• **TASK DETAILS**:
Print the complete set of entries exactly.

########

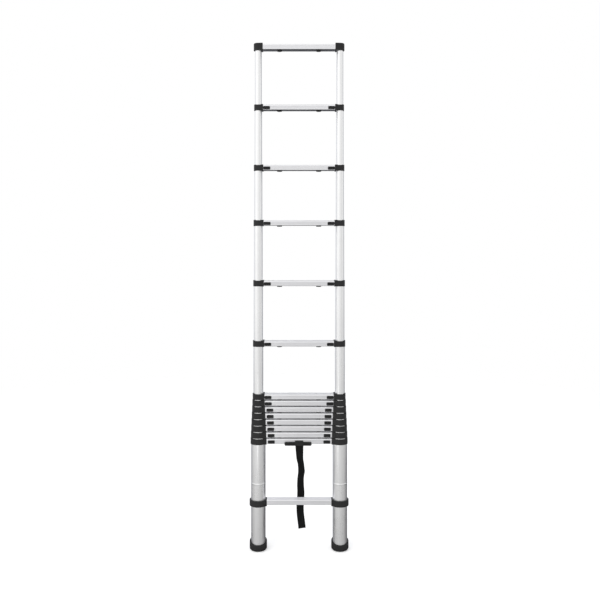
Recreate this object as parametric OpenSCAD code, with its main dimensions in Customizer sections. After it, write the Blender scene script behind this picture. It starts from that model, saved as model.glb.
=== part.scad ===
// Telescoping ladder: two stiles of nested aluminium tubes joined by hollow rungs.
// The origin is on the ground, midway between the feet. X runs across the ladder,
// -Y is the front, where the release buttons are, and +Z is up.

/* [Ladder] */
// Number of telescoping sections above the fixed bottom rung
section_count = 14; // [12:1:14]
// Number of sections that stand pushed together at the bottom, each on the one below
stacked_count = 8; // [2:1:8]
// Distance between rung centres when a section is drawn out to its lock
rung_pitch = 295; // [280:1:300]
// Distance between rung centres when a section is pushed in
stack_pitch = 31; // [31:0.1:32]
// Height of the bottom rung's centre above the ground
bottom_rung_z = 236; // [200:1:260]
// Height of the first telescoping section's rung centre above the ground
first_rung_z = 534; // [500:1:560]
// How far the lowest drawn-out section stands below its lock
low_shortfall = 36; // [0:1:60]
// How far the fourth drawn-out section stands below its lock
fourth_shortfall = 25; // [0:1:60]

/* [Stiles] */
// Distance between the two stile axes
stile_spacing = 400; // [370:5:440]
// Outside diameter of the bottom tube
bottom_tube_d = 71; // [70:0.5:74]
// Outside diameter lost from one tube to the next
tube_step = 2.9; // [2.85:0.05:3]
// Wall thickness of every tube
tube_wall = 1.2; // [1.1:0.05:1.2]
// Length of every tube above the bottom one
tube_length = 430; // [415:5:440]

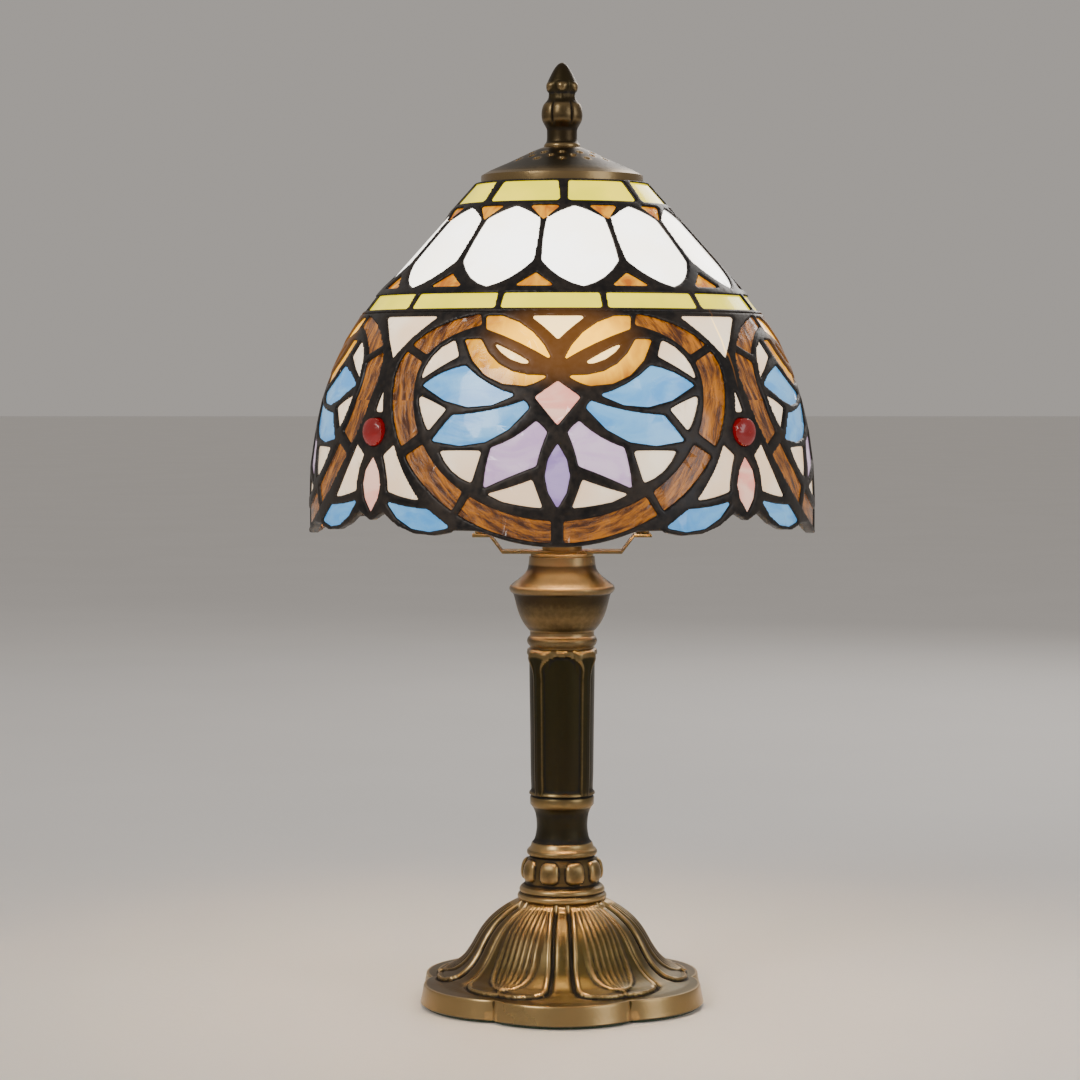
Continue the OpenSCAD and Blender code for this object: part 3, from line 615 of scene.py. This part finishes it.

########

• **EXERCISE RESPONSE**:
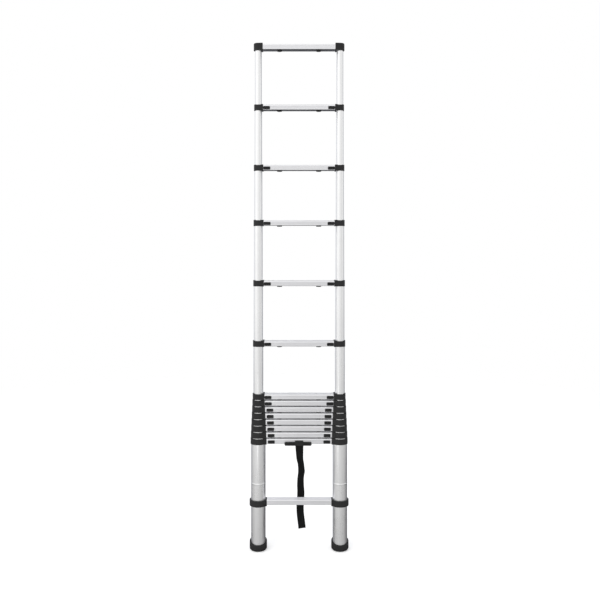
Recreate this object as parametric OpenSCAD code, with its main dimensions in Customizer sections. After it, write the Blender scene script behind this picture. It starts from that model, saved as model.glb.
=== part.scad ===
// Telescoping ladder: two stiles of nested aluminium tubes joined by hollow rungs.
// The origin is on the ground, midway between the feet. X runs across the ladder,
// -Y is the front, where the release buttons are, and +Z is up.

/* [Ladder] */
// Number of telescoping sections above the fixed bottom rung
section_count = 14; // [12:1:14]
// Number of sections that stand pushed together at the bottom, each on the one below
stacked_count = 8; // [2:1:8]
// Distance between rung centres when a section is drawn out to its lock
rung_pitch = 295; // [280:1:300]
// Distance between rung centres when a section is pushed in
stack_pitch = 31; // [31:0.1:32]
// Height of the bottom rung's centre above the ground
bottom_rung_z = 236; // [200:1:260]
// Height of the first telescoping section's rung centre above the ground
first_rung_z = 534; // [500:1:560]
// How far the lowest drawn-out section stands below its lock
low_shortfall = 36; // [0:1:60]
// How far the fourth drawn-out section stands below its lock
fourth_shortfall = 25; // [0:1:60]

/* [Stiles] */
// Distance between the two stile axes
stile_spacing = 400; // [370:5:440]
// Outside diameter of the bottom tube
bottom_tube_d = 71; // [70:0.5:74]
// Outside diameter lost from one tube to the next
tube_step = 2.9; // [2.85:0.05:3]
// Wall thickness of every tube
tube_wall = 1.2; // [1.1:0.05:1.2]
// Length of every tube above the bottom one
tube_length = 430; // [415:5:440]

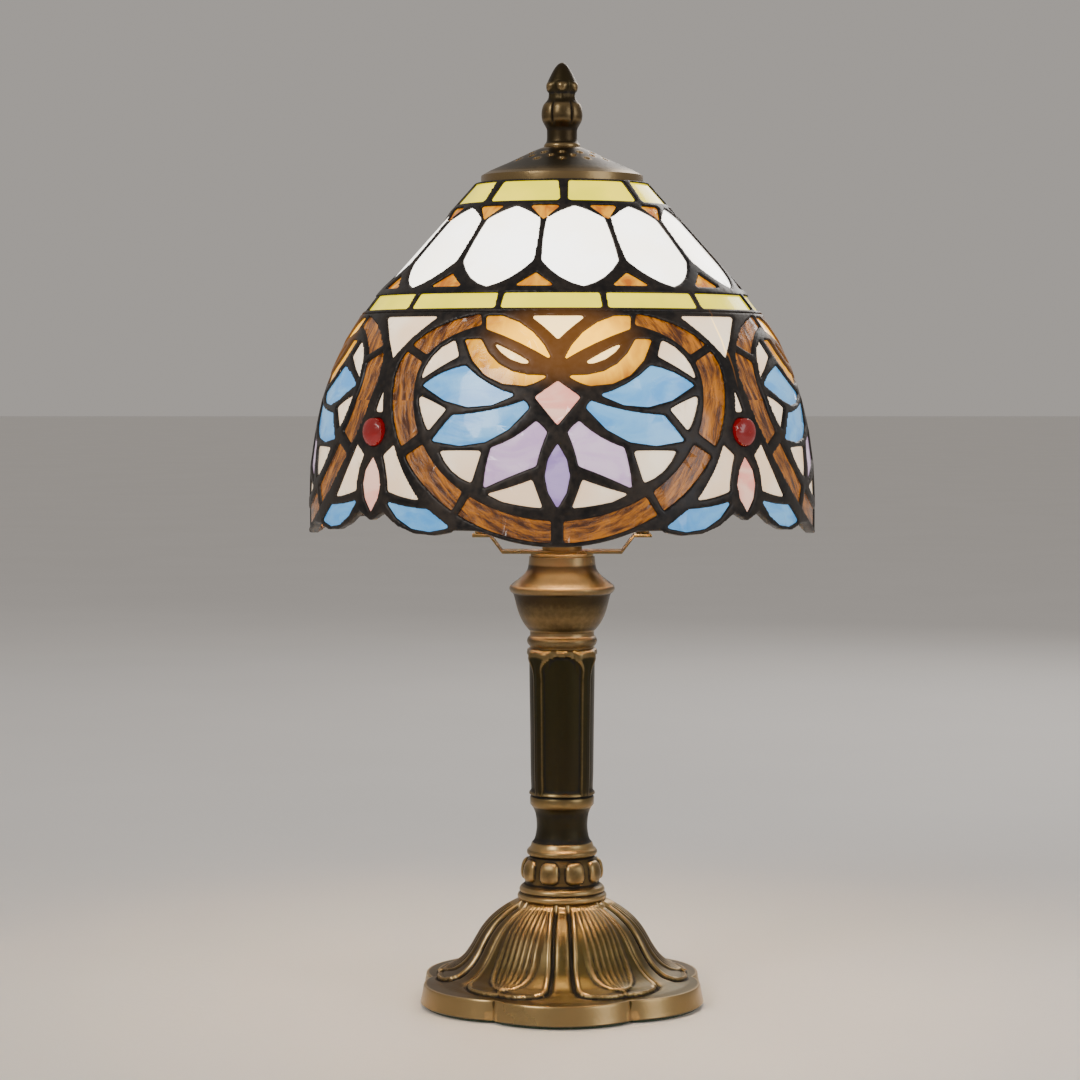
Continue the OpenSCAD and Blender code for this object: part 3, from line 615 of scene.py. This part finishes it.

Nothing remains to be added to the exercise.